- Deal alert: KPMG US & UK shelled out a whopping $210 million (almost ₹1,800 crore) to acquire a 33% stake in KPMG Global Services (KGS) from KPMG India.
- This marks the first-ever time a Big Four firm has sold off its captive (in-house) operations in India.
- Sale could reshape outsourcing models and impact the Big Four’s global strategy.
What is KPMG Global Services (KGS)?
KPMG India is a member firm of KPMG International, providing audit, tax, and advisory services directly to clients within India.
Engages in client-facing roles, offering services tailored to the Indian market. Operates as a traditional professional services firm, similar to KPMG firms in other countries.
KPMG Global Services (KGS), on the other hand, is a strategic global delivery organisation that functions as a shared services centre. It primarily serves KPMG firms in the US, UK, and other countries and not direct clients in India.
KGS was established in 2008 and supports more than 50 KPMG member firms worldwide.
Think of KGS as the backbone of KPMG’s global operations—handling a huge volume of work quietly, efficiently, and mostly from India.
KGS has been a major asset for KPMG India, enabling global exposure, cross-border collaboration, and steady revenue from international projects.
With a workforce of over 14,000 professionals, KGS is based primarily in India and plays a crucial role in KPMG’s global delivery model.
Services KGS provides
It offers a wide range of services, including:
- Audit – support for statutory and internal audits
- Tax – global tax compliance and advisory assistance
- Consulting – research, analytics, and advisory support
- Technology – tech solutions, automation, and digital innovation
Who owns KPMG Global Services?
Until now, ownership was split three ways:
- KPMG India
- KPMG US
- KPMG UK
But it was KPMG India that managed and operated KGS, making key decisions, hiring leadership, and driving its strategy.
KPMG KGS leadership
The leadership of KGS India includes:
- Sameer Chadha as the Partner & CEO
- Ritesh Chopra, COO & Head of Capability Hubs
What next?
KPMG KGS India has officially handed over its management rights to KPMG US and UK by selling a 33% stake.
Now, with this buyout, the operational control shifts fully to KPMG US and UK.
While it means losing control over a major delivery hub, it also gives KPMG India the money and flexibility to reinvent itself.
A big bet, big bucks, and big changes. Let’s see how it plays out.
Why sell it?
Insiders say the move sparked a lot of discussion among KPMG India partners.

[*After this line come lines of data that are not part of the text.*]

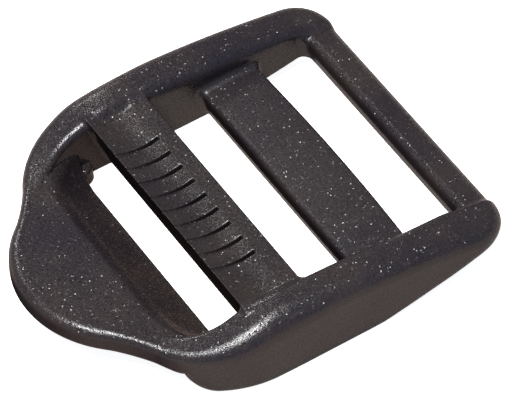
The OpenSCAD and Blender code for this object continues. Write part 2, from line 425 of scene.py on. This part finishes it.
def build_piece(name, form, low, high, planes, step):
    """One closed piece of a form. planes are (point, outward normal) of its cuts."""
    verts, quads = sample(form, low, high, step)
    mesh = bpy.data.meshes.new(name)
    mesh.from_pydata(verts.tolist(), [], quads.tolist())
    bm = bmesh.new()
    bm.from_mesh(mesh)
    for face in bm.faces:
        face.smooth = True
    for point, normal in planes:
        close_at(bm, Vector(point), Vector(normal))
    bmesh.ops.delete(bm, geom=[v for v in bm.verts if not v.link_faces], context="VERTS")
    bm.to_mesh(mesh)
    bm.free()
    shade_from_form(mesh, form)
    mesh.transform(Matrix.Scale(MM, 4))
    piece = bpy.data.objects.new(name, mesh)
    bpy.context.scene.collection.objects.link(piece)
    return piece


def shade_from_form(mesh, form):
    """Takes each vertex's shading direction from the form, so that the seams don't show."""
    points = np.zeros(len(mesh.vertices) * 3)
    mesh.vertices.foreach_get("co", points)
    points = points.reshape(-1, 3)
    g = gradient(form, points, SHADING_H)
    g /= np.maximum(np.linalg.norm(g, axis=1, keepdims=True), 1e-9)
    normals = np.zeros((len(mesh.loops), 3))
    for face in mesh.polygons:
        for loop in face.loop_indices:
            vertex = mesh.loops[loop].vertex_index
            normals[loop] = g[vertex] if face.use_smooth else face.normal
    mesh.normals_split_custom_set(normals.tolist())


# ---------------------------------------------------------------- materials
DARK_TINT, BRIGHT_TINT = (0.72, 0.66, 0.84), (1.42, 1.28, 1.18)  # of the plastic's patches
WORN = (0.02, 0.018, 0.017, 1)  # added along handled edges
ROUGHER, SMOOTHER = 0.12, 0.1  # how far the roughness strays each way
GRAIN_SCALE, PIT_SCALE, PATCH_SCALE = 5200, 8500.0, 140  # per metre
GRAIN_DEPTH = 0.00006  # metres
PIT_SHARE = 0.7  # how much the pits count for beside the specks, in the bump
SPECULAR = 0.5  # the shader's usual level

WHITE_FLOOR, WHITE_GLOW = (0.93, 0.93, 0.93, 1), 0.9
BOUNCE = (0.45, 0.375, 0.335, 1)
SHADED_BOUNCE = (0.26, 0.19, 0.16, 1)  # in front of the grip bar


def node(tree, kind, **values):
    """A new node. Values are its properties, or its inputs where it has no such property."""
    made = tree.nodes.new(kind)
    for key, value in values.items():
        if isinstance(value, tuple) or key not in made.bl_rna.properties:
            made.inputs[key.replace("_", " ")].default_value = value
        else:
            setattr(made, key, value)
    return made


def noise(tree, coords, scale, detail=2.0, rough=0.5):
    made = node(tree, "ShaderNodeTexNoise", Scale=scale, Detail=detail, Roughness=rough)
    tree.links.new(coords, made.inputs["Vector"])
    return made.outputs["Fac"]


def spread(tree, value, from_low, from_high, to_low, to_high):
    """Maps one range of a value to another, smoothly, and holds it at the ends."""
    made = node(tree, "ShaderNodeMapRange")
    made.interpolation_type = "SMOOTHSTEP"
    limits = {"From Min": from_low, "From Max": from_high, "To Min": to_low, "To Max": to_high}
    for key, number in limits.items():
        made.inputs[key].default_value = number
    tree.links.new(value, made.inputs["Value"])
    return made.outputs["Result"]


def maths(tree, operation, a, b):
    made = node(tree, "ShaderNodeMath", operation=operation)
    for socket, value in zip(made.inputs, (a, b)):
        if isinstance(value, (int, float)):
            socket.default_value = value
        else:
            tree.links.new(value, socket)
    return made.outputs[0]


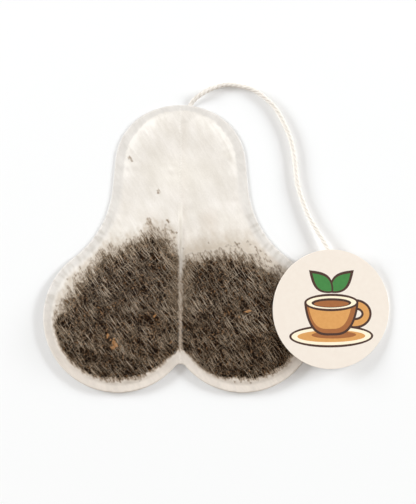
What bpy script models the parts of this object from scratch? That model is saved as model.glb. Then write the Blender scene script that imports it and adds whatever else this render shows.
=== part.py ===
"""Tea bag with two filled lobes, a string and a round card tag, lying on its back.

X runs across the bag, Y towards its narrow top and Z up from the table, which is at Z = 0.
The bag is two webs of filter paper, heat-sealed round the edge and down the middle.
"""

import math

import bmesh
import bpy
import numpy as np
from mathutils import Matrix, Vector
from mathutils.geometry import delaunay_2d_cdt

MM = 0.001

# Clearance between pieces that touch on the real bag
SEAT_GAP = 0.3 * MM

# Bag outline, right half: arcs that run into each other from the notch up to the crown
NOTCH_RADIUS = 1.65 * MM
NOTCH_HALF_ANGLE = math.radians(49.6)
LOBE_RADIUS = 17.65 * MM
FLANK_RADIUS = 23.1 * MM
FLANK_SWEEP = math.radians(47.7)
NECK_LENGTH = 7.0 * MM
NECK_TAPER = math.radians(5.7)
SHOULDER_RADIUS = 13.9 * MM
CROWN_HALF_ANGLE = math.radians(26.0)

# Filter paper, and the seals that join its two webs
PAPER_THICKNESS = 0.15 * MM
RIM_SEAL_WIDTH = 1.9 * MM
MIDDLE_SEAL_WIDTH = 0.7 * MM

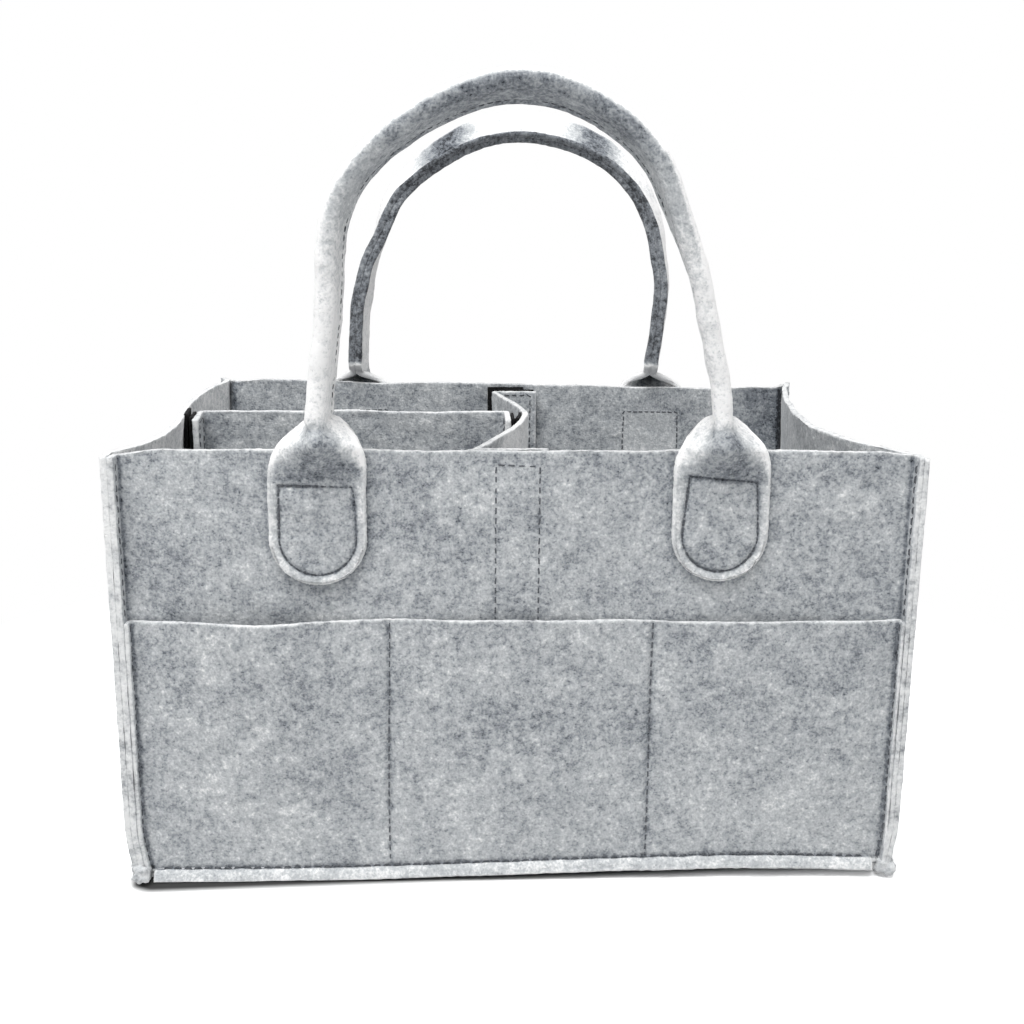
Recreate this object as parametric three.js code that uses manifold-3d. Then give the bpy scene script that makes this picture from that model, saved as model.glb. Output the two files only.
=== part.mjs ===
// Felt caddy bag: four sewn walls, pockets, two loose dividers and two folded carry handles.
// Millimetres, +Z up. The origin is on the floor under the middle of the bag, the front faces -Y.
import * as THREE from "three";
import { mergeVertices } from "three/addons/utils/BufferGeometryUtils.js";
import Module from "manifold-3d";

// Materials' thicknesses and the clearance that separate layers keep
const FELT = 2.8;
const POCKET_FELT = 2;
const TAPE = 1.6;
const GAP = 0.3;
const MERGE_WITHIN = 1e-4;

// The box: half of the width over the side panels, outer faces of the front and back, and the rim
const HALF_WIDTH = 165;
const FACE_Y = 110;
const RIM_Z = 183;
const CORNER_MARGIN = 6.4;
const BOTTOM_MARGIN = 4.4;

// Inward bow of the side panels at the rim: how deep, between which y, and how far forward it peaks
const BOW_POWER = 1.2;
const BOW_END = 4;
const RIGHT_BOW = { depth: 25, from: -FACE_Y + BOW_END, to: FACE_Y - BOW_END, skew: 0.8 };
const LEFT_BOW = { depth: 10.5, from: -FACE_Y + BOW_END, to: 8, skew: 0.7 };
const SIDE_STEPS = 20;
const SIDE_LEVELS = 6;

// Pockets: top edge, dividing seams, and how far each one gapes at its top
const POCKET_TOP_Z = 115;
const POCKET_SEAMS = [-53, 56];
const POCKET_GAPES = [7, 5.6, 5.6];
const POCKET_STEPS = 8;
const POCKET_LEVELS = 6;
const POCKET_FLAT_Z = 12;

// Handle tabs: flat rounded ends of the straps, and the shoulder where they fold
const STRAP_WIDTH = 38.4;
const FOLD_RADIUS = 2.6;
const FULL_FOLD = THREE.MathUtils.degToRad(187);
const FOLD_STEPS = 6;
const TAB_BOTTOM_Z = 130;
const TAB_END_ANGLE = THREE.MathUtils.degToRad(14);
const TAB_END_STEPS = 6;
const SHOULDER_START = 1.6;
const SHOULDER_HEIGHT = 12.4;
const SHOULDER_STEPS = 7;

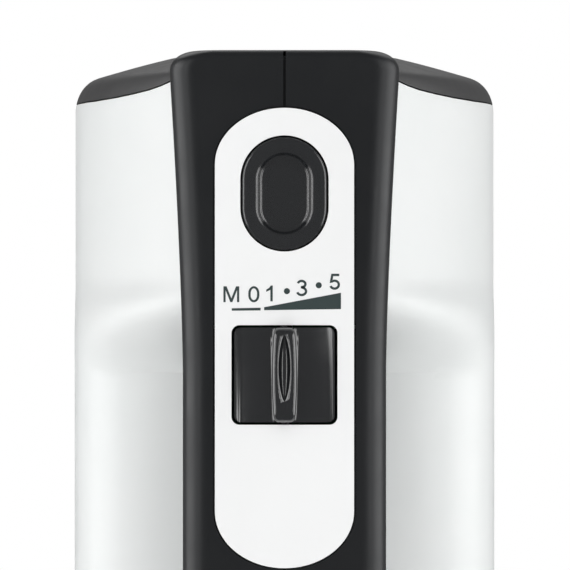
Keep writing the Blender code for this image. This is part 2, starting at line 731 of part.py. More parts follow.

On the one hand, the sale brings in instant cash—hello, ₹1,800 crore!
On the other hand, India loses a major asset and its regular share of revenue from global projects run via KGS.
KPMG India is planning to:
- Boost partner salaries to match what competitors are offering
- Expand the number of partners – more people, more growth
- Upgrade their internal operations – better tools, better service
It’s all part of their strategy to level up and stay competitive with bigger rivals like EY, PwC, and Deloitte.
Also read: KPMG hiring just got smarter — thanks to ‘Kai’, their AI recruiting assistant
Big 4 global revenue
In 2024, the Big Four firms earned a record $212 billion! That’s an $8 billion jump in just a year!
However, KPMG has had its challenges, especially with high attrition rates and being the smallest Big Four firm ($38.4 billion in FY2024) in the country.